### [Exercise goal]
Extract, verbatim, all lines starting at the one containing "Recreate this object" and ending with the final line of the listing, and no others.

────────────────────────────────────────

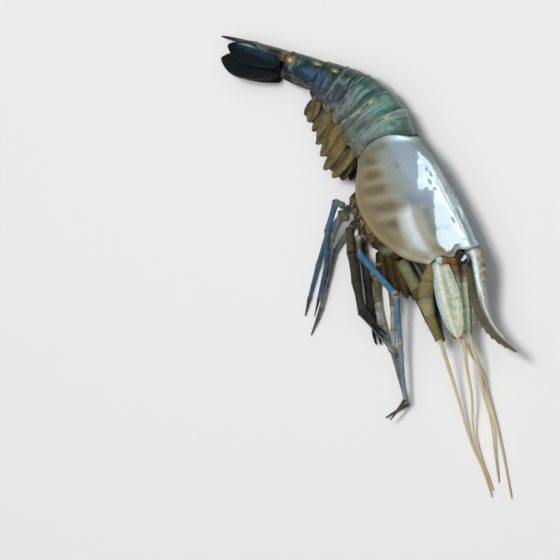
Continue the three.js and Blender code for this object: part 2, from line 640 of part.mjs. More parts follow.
/** The stalk widens from the face to the eye and stops just short of the ball. */
function eyestalk(sign) {
  const root = bodyPoint(EYESTALK.along, sign * EYESTALK.out, EYESTALK.up);
  const ball = bodyPoint(EYE.along, sign * EYE.out, EYE.up);
  const whole = ball.distanceTo(root);
  const end = root.clone().lerp(ball, (whole - EYE.radius - GAP) / whole);
  const stops = [
    { point: root, radius: EYESTALK.rootRadius },
    { point: root.clone().lerp(end, 0.6), radius: EYESTALK.middleRadius },
    { point: end, radius: EYESTALK.endRadius },
  ];
  return tube(stops, HEAD_SIDES);
}

const HEAD_DROOP = -24; // degrees from the carapace's heading, of all that points forward

const SCALE_ROOT = { along: 63, out: 8.8, up: -1.2 };
const SCALE_DROOP = -20; // as above, of the scale
const SCALE_BLADE = { length: 40, rootWidth: 5, width: 12, widestAt: 0.6, thickness: 1.4 };
const SCALE_LEAST_HEIGHT = 3;
const SCALE_LEAN = 0.12;

/** Antennal scale: a long pale blade beside the feelers. */
function antennalScale(sign) {
  const root = bodyPoint(SCALE_ROOT.along, sign * SCALE_ROOT.out, SCALE_ROOT.up, SCALE_LEAST_HEIGHT);
  const frame = bodyFrame(SCALE_ROOT.along);
  const along = direction(CARAPACE_HEADING + SCALE_DROOP, sign > 0 ? -5 : 1);
  const across = frame.up.clone().addScaledVector(frame.out, -sign * SCALE_LEAN).normalize();
  return leaf({ root, along, across, ...SCALE_BLADE });
}

// The antenna's base, joint by joint: along, out, up and radius.
const ANTENNA_BASE = [
  [63, 7.4, -6.8, 2.8], [68.6, 9, -12.6, 4], [75, 9.6, -18, 4.2], [84, 9.4, -20.4, 2.6], [96, 9, -22.4, 1.8],
];
const ANTENNA_WAIST = 0.98;

/** The antenna's base, with its rounded knob, as far as the whip. */
function antennaBase(sign) {
  return bodyLimb(ANTENNA_BASE, sign, HEAD_SIDES, ANTENNA_WAIST);
}

/** Where the antenna's whip starts: just clear of the last joint of its base. */
function antennaEnd(sign) {
  const [before, last] = ANTENNA_BASE.slice(-2).map(([along, out, up, radius]) => {
    return bodyPoint(along, sign * out, up, radius * CLEARANCE);
  });
  return last.clone().addScaledVector(last.clone().sub(before).normalize(), GAP);
}

// The antennule's base, joint by joint: distance from its root and radius.
const ANTENNULE_ROOT = { along: 63, out: 3.8, up: 4 };
const ANTENNULE_JOINTS = [[0, 2.8], [14, 2.6], [27, 2.5], [38, 1.9]];
const ANTENNULE_WAIST = 0.9;

/** A point on the middle line of the antennule's base, at a distance from its root. */
function antennulePoint(sign, reach) {
  const root = bodyPoint(ANTENNULE_ROOT.along, sign * ANTENNULE_ROOT.out, ANTENNULE_ROOT.up);
  return root.addScaledVector(direction(CARAPACE_HEADING + HEAD_DROOP, sign > 0 ? -3 : 0.5), reach);
}

/** The antennule's base: three short segments in a row. */
function antennuleBase(sign) {
  const joints = ANTENNULE_JOINTS.map(([reach, radius]) => ({ point: antennulePoint(sign, reach), radius }));
  return limb(joints, HEAD_SIDES, ANTENNULE_WAIST);
}

/** Where the antennule's whip starts: just clear of the end of its base. */
function antennuleEnd(sign) {
  return antennulePoint(sign, ANTENNULE_JOINTS.at(-1)[0] + GAP);
}

// Where each whip passes after it leaves its base, in the drawing frame, as far as its tip.
const WHIPS = {
  antenna_whip_right: {
    base: antennaEnd(1), radius: 0.95,
    route: [[27.4, -98.8, 20.6], [29, -110.7, 13.4], [32.4, -127.9, 6.6], [36.4, -145, 3], [42.6, -160, 1.4], [47, -173, 1]],
  },
  antenna_whip_left: {
    base: antennaEnd(-1), radius: 0.8,
    route: [[34, -97.2, 5], [40.3, -106.4, 4.8], [46.8, -126.1, 3.8], [52.1, -147.2, 2.2], [57.2, -174, 0.8]],
  },
  antennule_whip_right: {
    base: antennuleEnd(1), radius: 0.9,
    route: [[37.8, -97.3, 17.2], [37.8, -109, 12.8], [38.9, -123.2, 8.4], [38.6, -142, 4], [47.6, -170, 1.6]],
  },
  antennule_whip_left: {
    base: antennuleEnd(-1), radius: 0.9,
    route: [[40.9, -98.1, 14.2], [43, -108, 11], [44.4, -120.3, 7.6], [47.6, -135.2, 4.6], [49, -151.1, 2.6], [50.6, -166, 1]],
  },
};
const WHIP_TIP_RADIUS = 0.35;
const WHIP_STEPS = 20;
const WHIP_SIDES = 6;

/** A whip: a thin feeler that grows from its base, falls to the table and tapers to its tip. */
function whip({ base, route, radius }) {
  const places = [base, ...route.map((place) => new THREE.Vector3(...place))];
  const curve = new THREE.CatmullRomCurve3(places, false, "centripetal");
  const stops = Array.from({ length: WHIP_STEPS + 1 }, (_, i) => ({
    point: curve.getPoint(i / WHIP_STEPS),
    radius: THREE.MathUtils.lerp(radius, WHIP_TIP_RADIUS, i / WHIP_STEPS),
  }));
  return tube(stops, WHIP_SIDES);
}

const MOUTH_RINGS = [61.8, 63, 66, 70, 74, 77];
const MOUTH_SIZE = [[61, 0.7], [66, 1], [72, 0.85], [77, 0.4]]; // as a share of its full section
const MOUTH_UP = -11.4;
const MOUTH_HALF_WIDTH = 3.6;
const MOUTH_HALF_HEIGHT = 6;
const MOUTH_SIDES = 10;

/** The mouthparts: a dark lump between the antenna bases and the breast. */
function mouthparts() {
  const sizeAt = profile(MOUTH_SIZE);
  const rings = MOUTH_RINGS.map((along) => Array.from({ length: MOUTH_SIDES }, (_, i) => {
    const angle = (2 * Math.PI * i) / MOUTH_SIDES;
    const out = MOUTH_HALF_WIDTH * sizeAt(along) * Math.cos(angle);
    return bodyPoint(along, out, MOUTH_UP + MOUTH_HALF_HEIGHT * sizeAt(along) * Math.sin(angle));
  }));
  const middle = (along) => bodyPoint(along, 0, MOUTH_UP);
  return loft(rings, middle(MOUTH_RINGS[0] - GAP), middle(MOUTH_RINGS.at(-1) + 1));
}

// ---------------------------------------------------------------- assembly

const LEG_FINISHES = [LEG_PALE, LEG_OLIVE, LEG_BLUE, LEG_PALE, LEG_BLUE];
const TEAL_SOMITES = 4; // the two behind them are dark

const prawn = new THREE.Group();

function add(name, geometry, material) {
  const mesh = new THREE.Mesh(geometry, material);
  mesh.name = name;
  prawn.add(mesh);
}

add("carapace", carapace(), SHELL_GREY);
add("thorax", thorax(), GILL_BROWN);
add("mouthparts", mouthparts(), GILL_BROWN);
SOMITE_LENGTHS.forEach((_, i) => add(`somite_${i + 1}`, somite(i), i < TEAL_SOMITES ? SHELL_TEAL : SHELL_DARK));
add("telson", telson(), SHELL_DARK);
for (const [side, sign] of [["right", 1], ["left", -1]]) {
  add(`uropod_outer_${side}`, uropod(sign, UROPODS.outer), SHELL_DARK);
  add(`uropod_inner_${side}`, uropod(sign, UROPODS.inner), SHELL_DARK);
  PLEOPOD_LENGTHS.forEach((_, i) => add(`pleopod_${i + 1}_${side}`, pleopod(side, i), GILL_BROWN));
  LEG_PAIRS.forEach((_, i) => add(`leg_${i + 1}_${side}`, leg(side, i), LEG_FINISHES[i]));
  add(`maxilliped_${side}`, maxilliped(sign), LEG_OLIVE);
  add(`eye_${side}`, eye(sign), EYE_BLACK);
  add(`eyestalk_${side}`, eyestalk(sign), ROSTRUM_OLIVE);
  add(`antennal_scale_${side}`, antennalScale(sign), LEG_PALE);
  add(`antenna_base_${side}`, antennaBase(sign), LEG_OLIVE);
  add(`antennule_base_${side}`, antennuleBase(sign), LEG_PALE);
}
for (const [name, sizes] of Object.entries(WHIPS)) add(name, whip(sizes), FEELER_TAN);

const box = new THREE.Box3().setFromObject(prawn);
const middle = box.getCenter(new THREE.Vector3());
prawn.position.set(-middle.x, -middle.y, -box.min.z);

export default prawn;
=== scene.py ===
# %% [markdown]
# # A raw giant river prawn
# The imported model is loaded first. It fixes every size and place: the pieces made below are finer
# skins for the same solids, in the same frame, in metres.

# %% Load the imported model
import bpy
import numpy as np
from mathutils import Matrix, Vector


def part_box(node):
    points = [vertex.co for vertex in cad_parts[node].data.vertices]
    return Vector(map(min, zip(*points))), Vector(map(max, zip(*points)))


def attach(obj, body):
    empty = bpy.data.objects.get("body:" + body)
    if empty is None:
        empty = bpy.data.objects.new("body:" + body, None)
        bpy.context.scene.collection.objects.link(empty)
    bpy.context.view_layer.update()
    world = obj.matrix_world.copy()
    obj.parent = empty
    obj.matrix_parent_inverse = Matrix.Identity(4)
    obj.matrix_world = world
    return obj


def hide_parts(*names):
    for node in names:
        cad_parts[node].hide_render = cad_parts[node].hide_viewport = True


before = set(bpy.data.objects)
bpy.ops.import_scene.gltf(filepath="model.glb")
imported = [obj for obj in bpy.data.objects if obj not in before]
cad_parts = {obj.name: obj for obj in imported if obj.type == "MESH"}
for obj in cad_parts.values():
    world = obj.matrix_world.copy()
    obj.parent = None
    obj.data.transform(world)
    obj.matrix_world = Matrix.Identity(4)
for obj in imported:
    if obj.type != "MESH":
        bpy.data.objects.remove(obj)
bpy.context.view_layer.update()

# %% [markdown]
# ## Curves through a few sizes
# An animal's outline changes smoothly, so each measure (half width, height, thickness) is given at a
# few places and a cubic curve joins them. At each knot the slope is the mean slope between its two
# neighbours. It works on whole arrays at once, so a surface needs no loop over its points.

# %% A smooth profile
def profile(knots):
    """Cubic pieces through (position, value) knots; a knot's slope is its neighbours' mean slope."""
    x, y = np.array(knots, float).T
    last, following = np.r_[0, 0:len(x) - 1], np.r_[1:len(x), len(x) - 1]
    slope = (y[following] - y[last]) / (x[following] - x[last])

    def value(at):
        at = np.clip(at, x[0], x[-1])
        i = np.clip(np.searchsorted(x, at, side="left") - 1, 0, len(x) - 2)
        span = x[i + 1] - x[i]
        t = (at - x[i]) / span
        return ((2 * t ** 3 - 3 * t ** 2 + 1) * y[i] + (t ** 3 - 2 * t ** 2 + t) * slope[i] * span
                + (3 * t ** 2 - 2 * t ** 3) * y[i + 1] + (t ** 3 - t ** 2) * slope[i + 1] * span)

    return value


def lerp(a, b, t):
    """A value a share t of the way from a to b."""
    return a + (b - a) * t


def ease(t):
    """0 before 0, 1 after 1 and a smooth step between."""
    t = np.clip(t, 0, 1)
    return t * t * (3 - 2 * t)


def above(x, start, width):
    """0 up to the start and 1 from one width above it."""
    return ease((x - start) / width)


def below(x, end, width):
    """1 down from one width below the end and 0 from the end on."""
    return ease((end - x) / width)


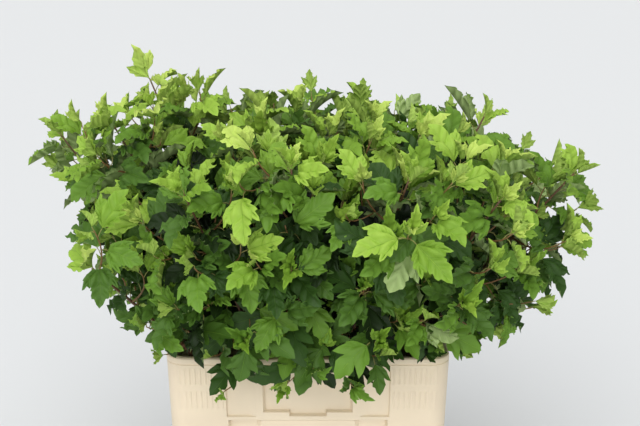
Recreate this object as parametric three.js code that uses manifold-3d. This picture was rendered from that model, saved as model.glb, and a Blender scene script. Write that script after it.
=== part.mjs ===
// Cut ninebark stems, leafy from the rim up, packed in a moulded plastic container.
// Millimetres, +Z up, the container's long side along X and its front at -Y.
// The origin is the middle of the flat underside.
import * as THREE from "three";
import { mergeVertices } from "three/addons/utils/BufferGeometryUtils.js";
import Module from "manifold-3d";

const wasm = await Module();
wasm.setup();

// Container: outer size at the rim, draft, wall and rim
const CONTAINER_LENGTH = 400;
const CONTAINER_DEPTH = 300;
const CONTAINER_HEIGHT = 340;
const CORNER_RADIUS = 28;
const EDGE_ROUND = 4;
const DRAFT_DEG = 2;
const WALL = 3;
const FLOOR = 3;
const RIM_WIDTH = 12;
const RIM_HEIGHT = 9;
const CORNER_SEGMENTS = 4;

// Fields sunk into the faces: half widths at bottom and top, lowest and highest edge, depth
const LONG_FACE_FIELDS = [
  { name: "panel", bottom: 118, top: 116, low: 250, high: 320, depth: 3 },
  { name: "card window", bottom: 59, top: 64, low: 257, high: 302, depth: 6 },
  { name: "notch under the card", bottom: 26, top: 27, low: 251, high: 262, depth: 6 },
  { name: "lower recess", bottom: 110, top: 115, low: 44, high: 245, depth: 10 },
];
const SHORT_FACE_FIELDS = [
  { name: "panel", bottom: 78, top: 84, low: 44, high: 300, depth: 3 },
  { name: "grip", bottom: 48, top: 52, low: 258, high: 288, depth: 14 },
];

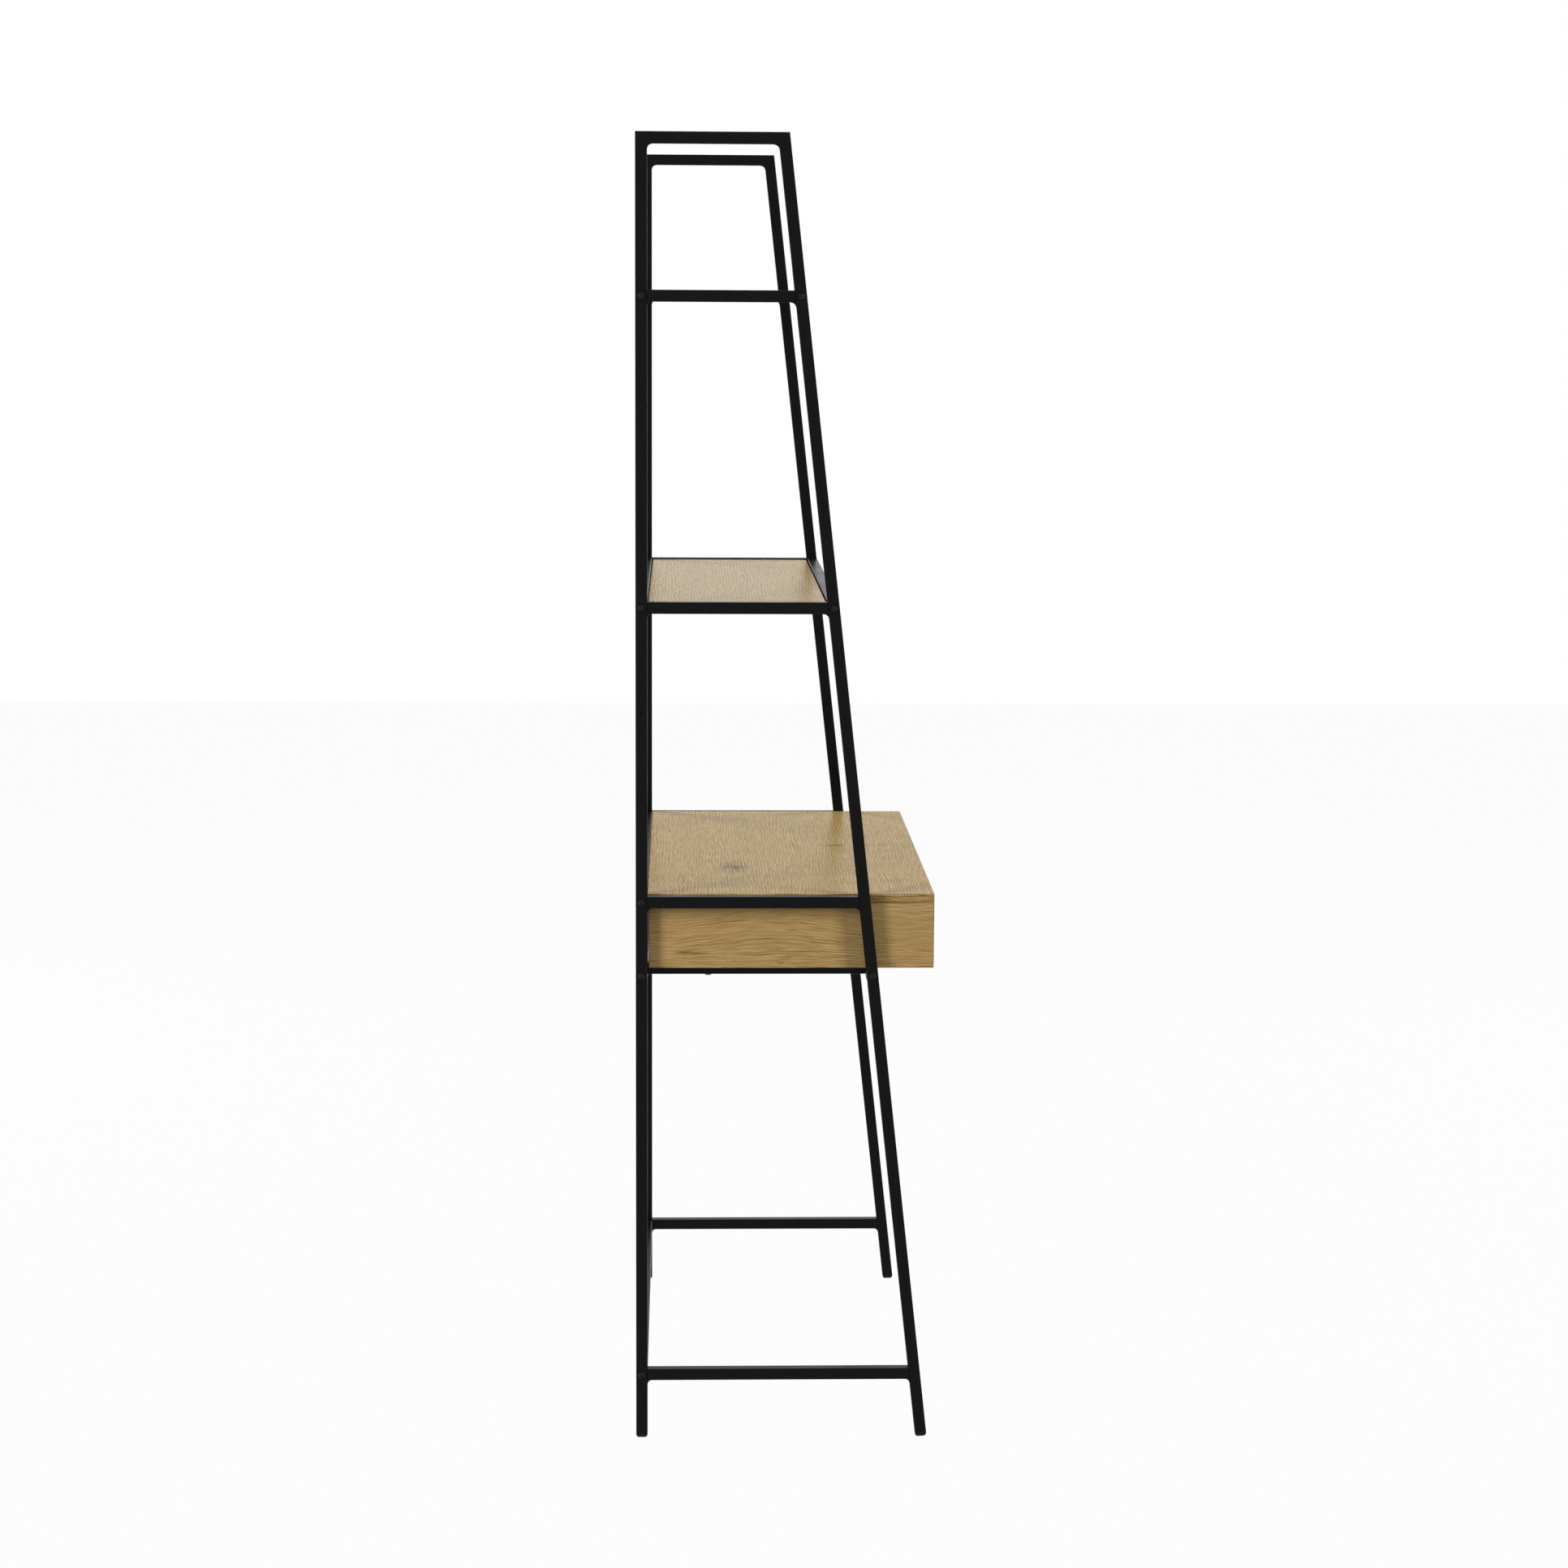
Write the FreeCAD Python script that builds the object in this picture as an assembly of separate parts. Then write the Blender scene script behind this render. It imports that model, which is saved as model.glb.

────────────────────────────────────────

### [Full response]
Recreate this object as parametric three.js code that uses manifold-3d. This picture was rendered from that model, saved as model.glb, and a Blender scene script. Write that script after it.
=== part.mjs ===
// Cut ninebark stems, leafy from the rim up, packed in a moulded plastic container.
// Millimetres, +Z up, the container's long side along X and its front at -Y.
// The origin is the middle of the flat underside.
import * as THREE from "three";
import { mergeVertices } from "three/addons/utils/BufferGeometryUtils.js";
import Module from "manifold-3d";

const wasm = await Module();
wasm.setup();

// Container: outer size at the rim, draft, wall and rim
const CONTAINER_LENGTH = 400;
const CONTAINER_DEPTH = 300;
const CONTAINER_HEIGHT = 340;
const CORNER_RADIUS = 28;
const EDGE_ROUND = 4;
const DRAFT_DEG = 2;
const WALL = 3;
const FLOOR = 3;
const RIM_WIDTH = 12;
const RIM_HEIGHT = 9;
const CORNER_SEGMENTS = 4;

// Fields sunk into the faces: half widths at bottom and top, lowest and highest edge, depth
const LONG_FACE_FIELDS = [
  { name: "panel", bottom: 118, top: 116, low: 250, high: 320, depth: 3 },
  { name: "card window", bottom: 59, top: 64, low: 257, high: 302, depth: 6 },
  { name: "notch under the card", bottom: 26, top: 27, low: 251, high: 262, depth: 6 },
  { name: "lower recess", bottom: 110, top: 115, low: 44, high: 245, depth: 10 },
];
const SHORT_FACE_FIELDS = [
  { name: "panel", bottom: 78, top: 84, low: 44, high: 300, depth: 3 },
  { name: "grip", bottom: 48, top: 52, low: 258, high: 288, depth: 14 },
];

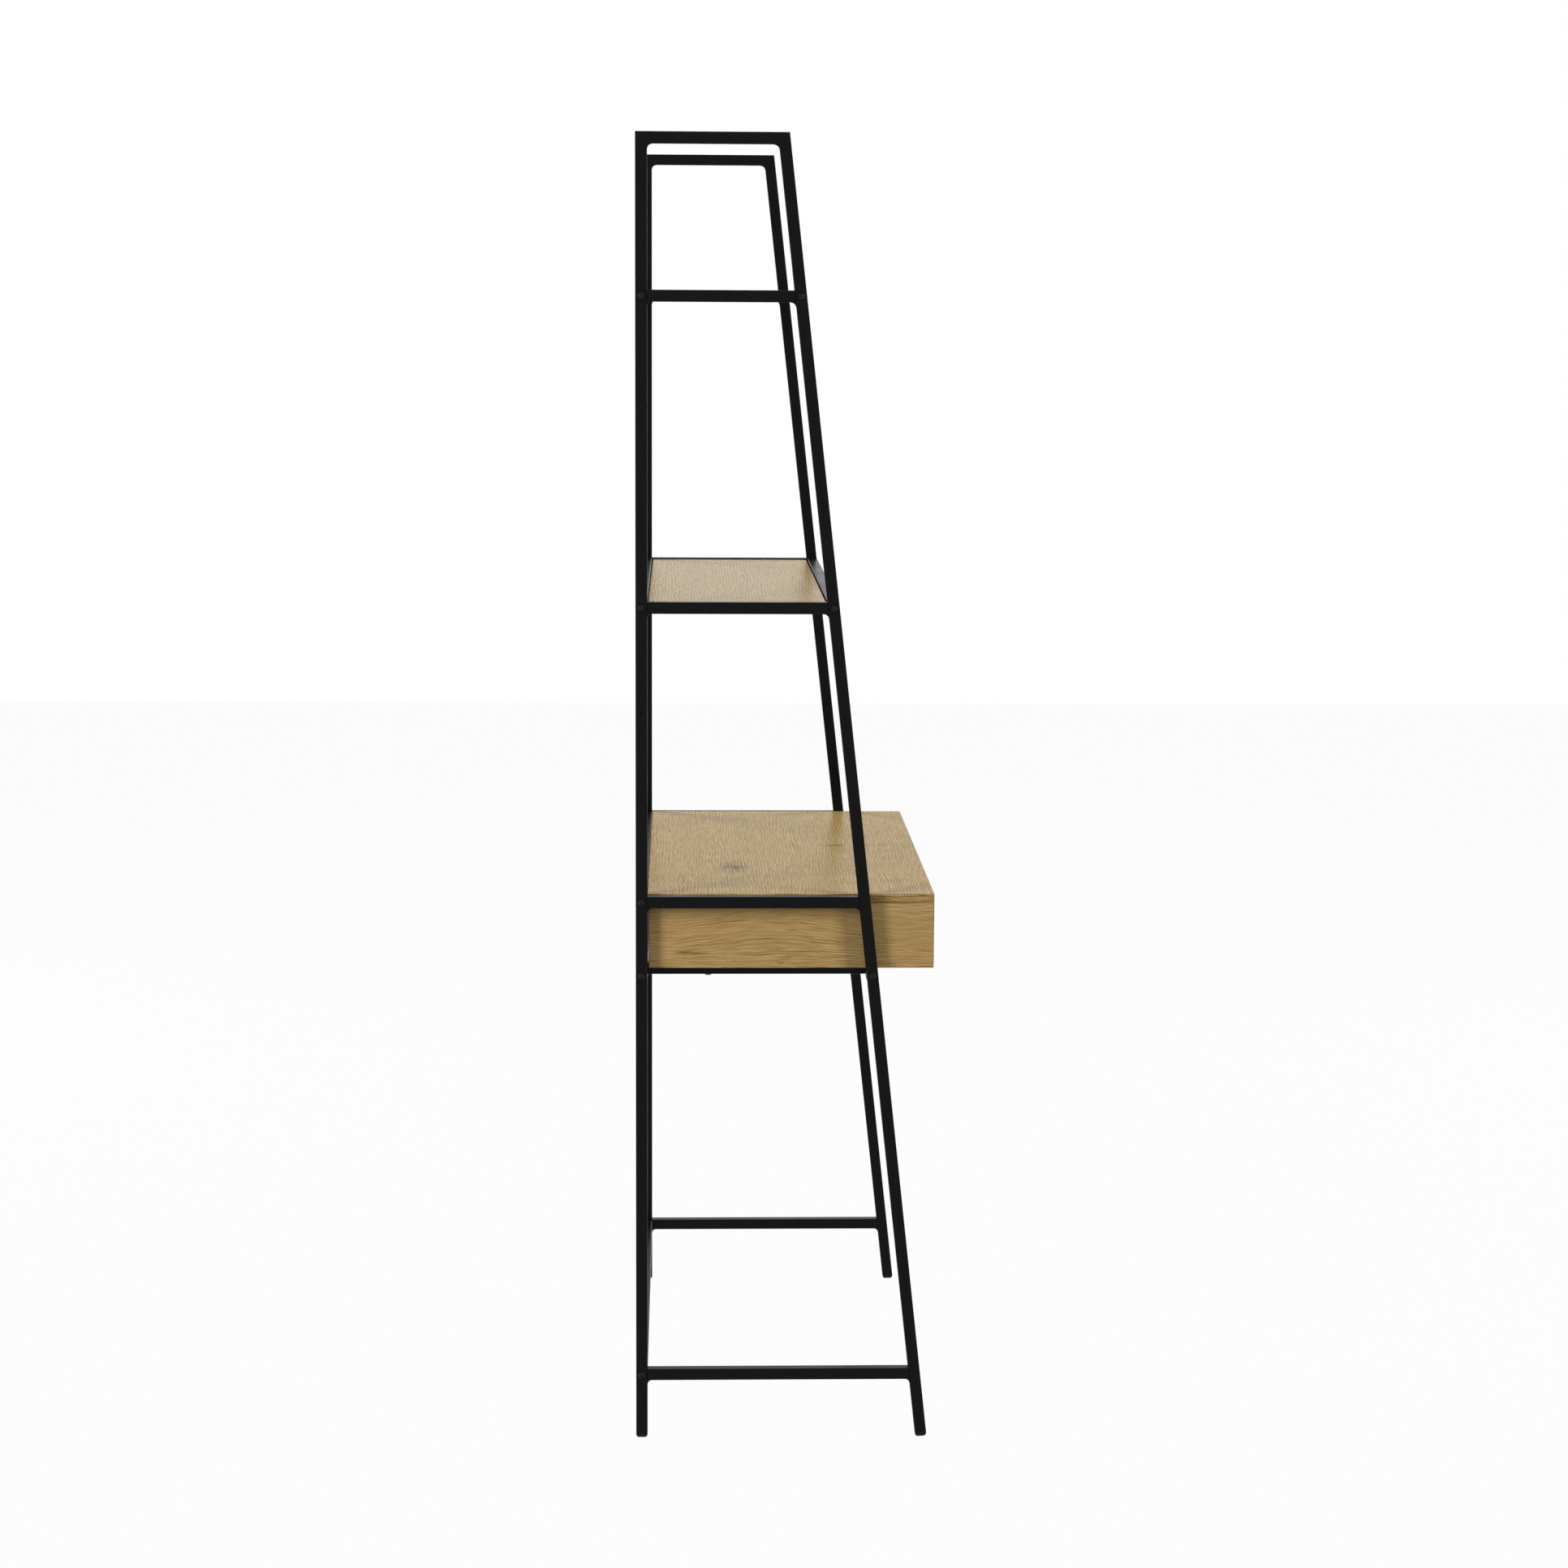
Write the FreeCAD Python script that builds the object in this picture as an assembly of separate parts. Then write the Blender scene script behind this render. It imports that model, which is saved as model.glb.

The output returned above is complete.